Cybersecurity risk management
In February, the SEC issued a proposed rule related to cybersecurity risk management for registered investment advisers, and registered investment companies and business development companies (funds), as well as amendments to certain rules that govern investment adviser and fund disclosures. An AIMA summary of the proposed rule can be found here. In our response, AIMA reminded the SEC of current safeguards and protocols, such as the fiduciary obligations of advisers, existing rules applicable to advisers and funds, the modern technological context and commonly employed sound practices, as well as existing rules that require advisers and funds to implement reasonably designed cybersecurity policies and procedures. We called for a more proportionate and appropriate approach in several areas and emphasised that the proposed 48-hour notification period does not provide sufficient time to conduct a thorough investigation into a potentially significant cyber incident.

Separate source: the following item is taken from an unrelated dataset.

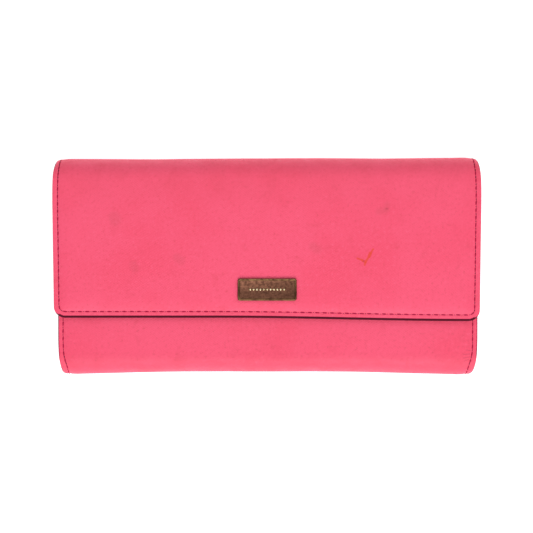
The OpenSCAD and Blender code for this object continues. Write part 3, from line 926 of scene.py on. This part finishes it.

Outsourcing by investment advisers
In October, the SEC issued a proposed rule that would prohibit registered investment advisers from outsourcing certain services or functions to service providers without meeting minimum requirements. These “minimum requirements” for an outsourcing arrangement, mandates adviser oversight duties including periodic monitoring and evaluation that must be memorialized, requires an adviser to be able to demonstrate a service provider’s suitability, and adds outsourcing information to the adviser’s Form ADV reporting. An AIMA summary of the proposed rule can be found here.
In response to the systemic challenges now facing the private fund industry, AIMA is stepping up to assist our members in navigating the busy pipeline of new regulatory proposals and support members with the implementation work that will arise from rules that have recently been finalised, including the extensive SEC work programme.